I just feel like Ashes is such a dynamic, living, breathing game concept, that structuring progression throughout it in a static "get this stuff and PvP until the next expansion comes out" over and over again just doesn't seem right. The only alternative I can see right now to prevent content droughts would be to make getting new gear, mount, and ship upgrades take a very, very long time. I'm also fine with that solution, but most MMO players aren't used to that either, and might complain about such a design just as much.
Most MMOs provide gear/mounts through one-time achievements/events or 6+ month grinds for a specific boss drop who fights the same way every time, so naturally most players react poorly to the thought of losing their things.
With a dynamic game design like Ashes that focuses on crafting, PvP, and changing boss patterns to obtain these items, continued participation will be rewarding for a very long time, and might prevent the concept of eventually re-obtaining gear feel like a punishment.
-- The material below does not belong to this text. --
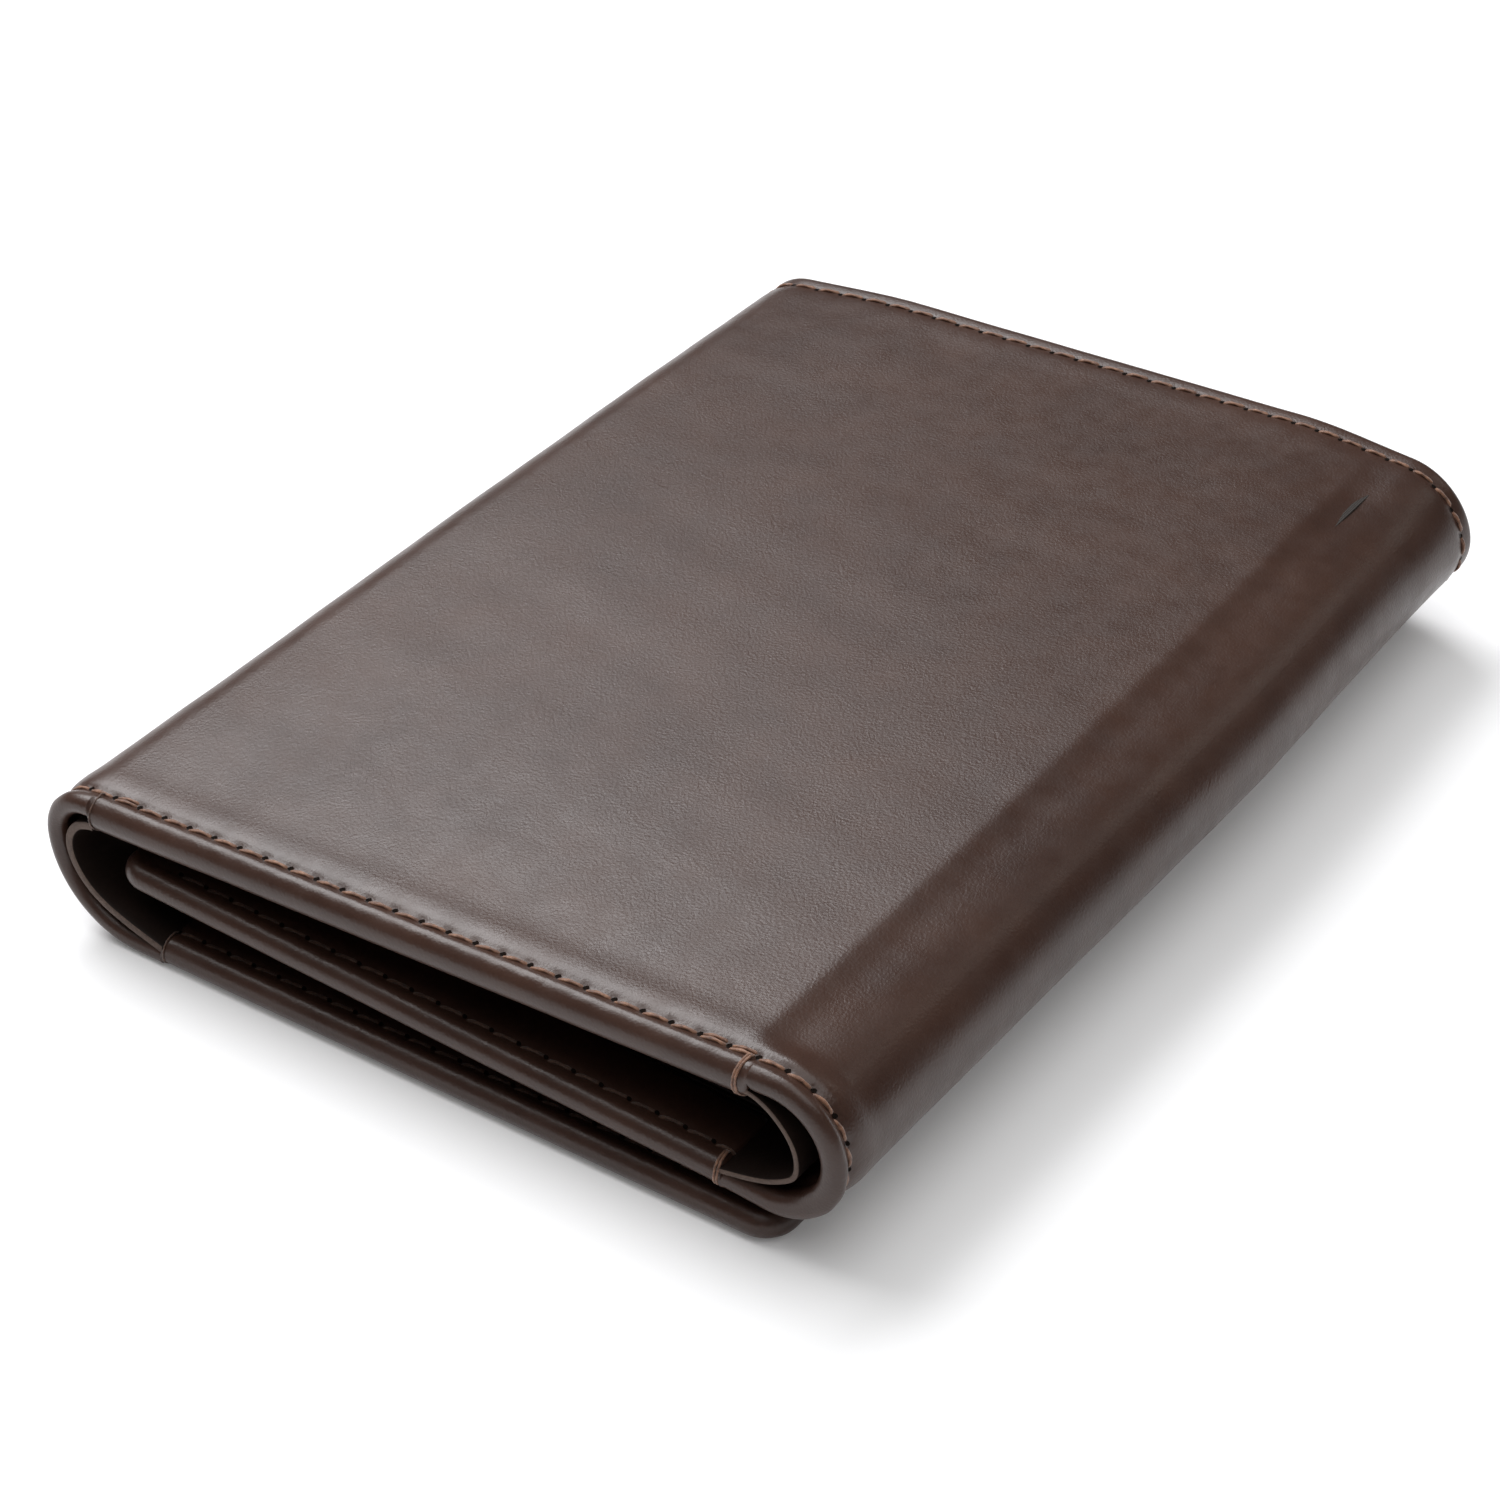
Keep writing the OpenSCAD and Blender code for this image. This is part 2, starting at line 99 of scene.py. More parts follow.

Items don't need to be destroyed, they could simply be reduced in effectiveness by a slowly building 1->5% or so after you've used it for an average IRL year's worth of use. This would encourage eventual power-dynamic shifts and give players a reason to continue participating in the evolving world.
The only alternative I can think of to avoid content droughts is making these areas of progress take so long that players may complain about that system just as much. Ashes is a dynamic game and I'd hate to see it devolve into a checklist.